Das amizades que vem do álcool
“Você é aquilo que você como”. Sempre pensei neste ditado popular a partir de uma leitura biológica. Para mim significava uma orientação para nos alimentarmos bem, seguindo assim uma dieta mais rígida e controlada, para resultar em um corpo mais saudável. Porém, comer significa muito mais. O ditado assim também, imagino, quer dizer muito mais. Comer, para o ser humano, mais ainda na contemporaneidade, não se resume a suprir necessidades fisiológicas.
“Você é aquilo que você come” direciona para uma filosofia de vida que seguimos. Exemplo. A pessoa segue uma rígida alimentação seguindo orientações sobre calorias ingeridas versus calorias queimadas, quantitativos de carboidratos, fibras e proteínas. Pode significar que, além do cuidado com o corpo, ela tenta seguir padrões de estética, de saúde, que tem vaidade com o corpo, que quer se sentir bem, que quer longevidade, que quer se sentir mais disposto no dia a dia, etc. Já uma pessoa que não se baseia em dietas rígidas, que se alimenta de tudo, ou que dá inclusive preferência para pratos gordurosos, ingestão de bebidas e em quantidade não moderada, coloca a alimentação como algo que por si só fornece sensação de prazer, ou que simplesmente não liga para os bônus do controle de peso. Ou seja, o jeito e as escolhas da comida contam muito sobre as características da pessoa. Claro, são exemplos vagos, sem aprofundamento. Mas que podem servir de parâmetro.

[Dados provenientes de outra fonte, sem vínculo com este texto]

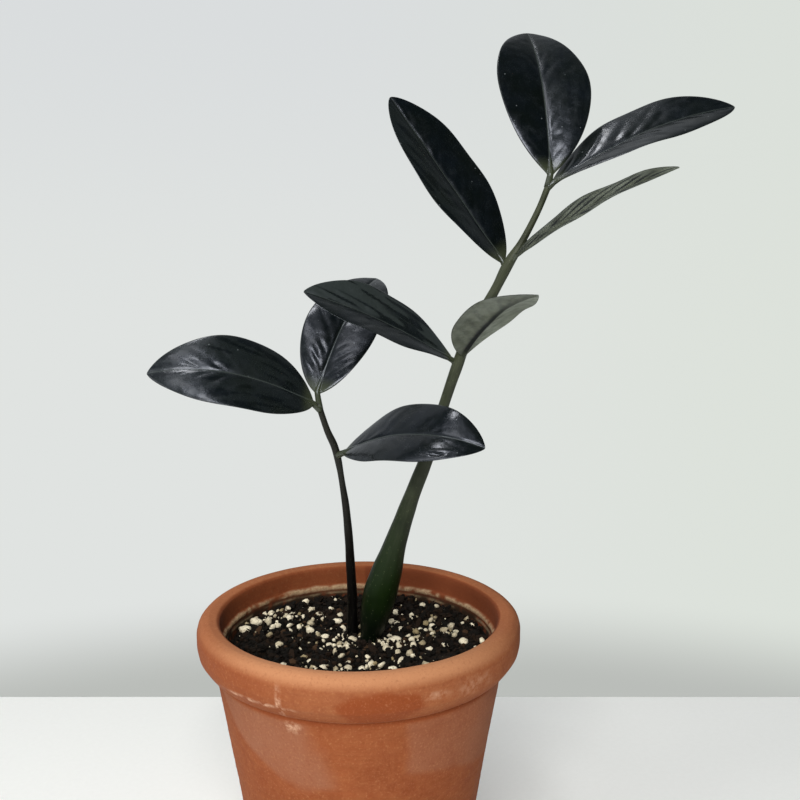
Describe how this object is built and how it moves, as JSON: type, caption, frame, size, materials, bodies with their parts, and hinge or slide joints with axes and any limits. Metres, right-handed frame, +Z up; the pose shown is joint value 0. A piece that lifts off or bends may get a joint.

Dentre os vários hábitos e significados relacionados à alimentação, o consumo de álcool e os padrões comportamentais e grupais inerentes a este movimento tem me feito refletir sobre. O consumo de bebida alcoólica está muito associado a uma vida social cercada de amizade e encontros. Algo muito comum é ser convidado para “tomar uma gelada”, “sair para tomar algo”. E nesta reflexão que pode ser muito ampla, vou me atentar aqui somente a isso: o álcool e a amizade.
Quais os aspectos positivos e não tão positivos nesta relação amizade e álcool? Comecemos pelo lado positivo. É evidente que, se muitos amigos se reúnem para tomar uma bebida num bar, numa casa, ou em qualquer outro lugar, e se o álcool é que ajuda ou mesmo determina que fiquemos horas e horas sentados numa cadeira proseando (quem nunca participou de uma festa que terminou justamente após acabar a bebida?) isso tem que ser enaltecido. Ou seja, em resumo, em tempos de aparelhos eletrônicos e tecnologias que aprisionam as pessoas nas suas salas e quartos de casa, a bebida é o elemento que aproxima fisicamente as pessoas. O álcool assim é um promovedor de encontros e amizades. Isso é algo muito positivo.
Mas vamos pensar por outro lado. Este outro lado é apenas para lembrar de qualificar o movimento. O movimento, por si só, das confraternizações regradas a álcool, já tem o valor de promover o encontro das pessoas. Mas será que o encontro entre as pessoas é o mais importante ou tomar uma bebida acaba sendo o que se sobressai? Lanço algumas perguntas para refletirmos sobre:
Quem já foi em uma festa ou encontro, e o encerramento se deu assim que a bebida acabou?
Quem já experimentou fazer convites para algum encontro em que não caberia bebidas e o número de presentes foi um fiasco?
Quem já viveu a experiência de ser chamado de amigo por algum colega de farra e quando precisou da ajuda percebeu que a amizade não foi correspondida para além das mesa de bar?
Quem já ouviu de alguém que parou de beber a queixa do afastamento ou desinteresse por parte dos até então amigos?
Quem se lembra de ter principiado no hábito de beber apenas para ser mais aceito no grupo que fazia parte?
Quem já se sentiu incomodado ao estar sentado numa mesa com pessoas a insistir para ingerir bebida alcóolica?
Zygmunt Bauman, grande sociólogo polonês, investigou como as nossas relações tornam-se cada vez mais superficiais, não sólidas, cunhando o conceito de amor líquido, que remete à não solidez e durabilidade das relações amorosas. Mais do que uma analogia, o conceito relação líquida concerne não apenas às relações amorosas, mas também aos vínculos familiares, de amizade e afins. É Evidente que chega a ser pesado dizer que são superficiais os vínculos afetivos firmados nos encontros condicionados ao hábito de ingerir bebida alcoólica. Mas o que as evidências do dia a dia tem nos mostrado, é que devemos reconhecer o tipo de vínculo firmado. Numa mesa de bar, muitos serão nossos amigos. Mas para que fique mais fidedigno, que acrescentemos o adjetivo. Muitos (não é a regra) podem ser os amigos de ocasião, e a ocasião no caso é um hábito, ou um ato. O ato de “beber uma”.